N-gram Models and Smoothing Techniques

In an $n$-gram language model, what does the Markov assumption state?

A. The probability of each word depends only on the previous $n-1$ words (the recent context), rather than the entire preceding text.

Why is smoothing necessary in $n$-gram language models?

A. To avoid assigning zero probability to any sequence of words that didn’t occur in the training data (by redistributing some probability mass to unseen $n$-grams).

Which of the following is NOT a known smoothing technique for language modeling?

Add-One (Laplace) smoothing
Kneser-Ney smoothing
Interpolation or Backoff smoothing
D. Stemming smoothing (Correct Answer)

Evaluating Language Models (Perplexity)

Language Model A and Language Model B are evaluated on the same test dataset. Which result indicates that Model A is better than Model B?
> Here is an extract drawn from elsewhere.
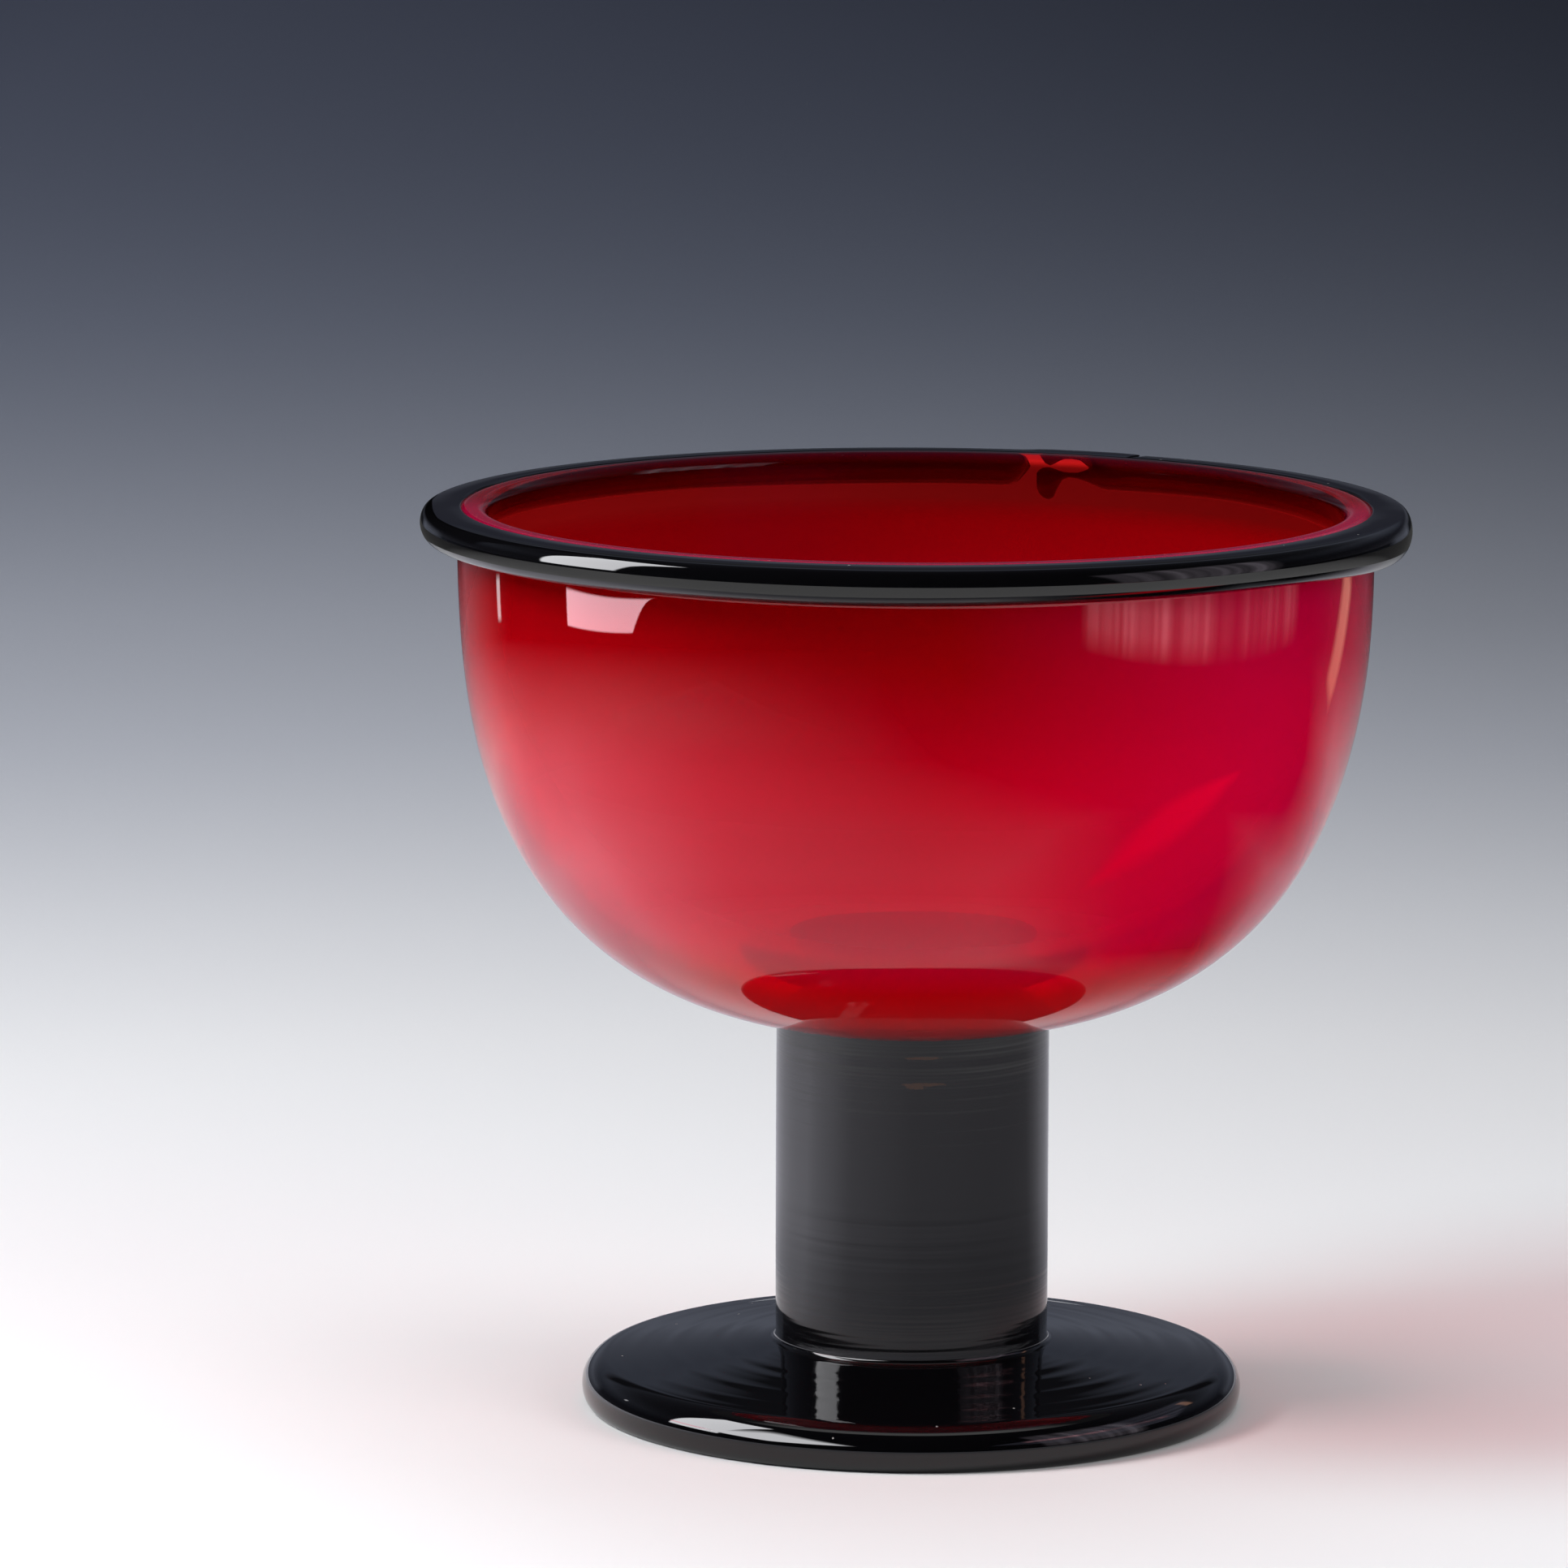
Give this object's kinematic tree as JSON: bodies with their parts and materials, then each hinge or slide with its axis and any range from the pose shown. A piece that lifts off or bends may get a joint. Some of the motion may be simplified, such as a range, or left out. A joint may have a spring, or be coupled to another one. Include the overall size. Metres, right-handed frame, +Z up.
{
  "type": "footed glass bowl",
  "caption": "Footed bowl of blown glass: a deep open cup with a trail round its lip, on a round stem and a disc foot.",
  "frame": {"origin": "middle of the circle that the foot rests on", "axes": "+Z up along the bowl's axis; -Y faces the viewer of the picture, +X is the viewer's right"},
  "size_m": [0.26, 0.2601, 0.24],
  "materials": {
    "clear_red_glass": "fire-polished, see-through",
    "black_trail_glass": "fire-polished",
    "black_stem_glass": "fire-polished",
    "black_foot_glass": "fire-polished, with faint rings from turning"
  },
  "bodies": {
    "root": {"cup": "clear_red_glass", "lip_trail": "black_trail_glass", "stem": "black_stem_glass", "foot": "black_foot_glass"}
  },
  "joints": []
}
A. Model A has a lower perplexity on the test set than Model B.
C. Model A achieves higher accuracy at predicting the next word (treating it like a classification task) than Model B.
D. Model A uses a larger vocabulary than Model B.

When comparing the perplexity of two language models, which condition must be met to ensure a fair comparison?

A. Evaluate both models on the same test set using the same vocabulary.

Neural Language Models and Decoding

Which of the following are advantages of neural language models (e.g., using neural networks and embeddings) compared to traditional $n$-gram models?

A. They use distributed word representations (embeddings), allowing the model to generalize to word combinations not seen during training (mitigating the sparsity problem).
D. They can potentially capture longer-range dependencies beyond a fixed context window (for example, RNN/Transformer-based LMs can incorporate a flexible history).

Which of these are common decoding strategies for generating text from a language model?

A. Greedy decoding: At each step, choose the highest-probability next word.
B. Beam search: Expand multiple candidate sequences and choose the most probable sequence overall.
C. Random sampling: Sample the next word according to the model’s predicted probability distribution (possibly with temperature adjustments).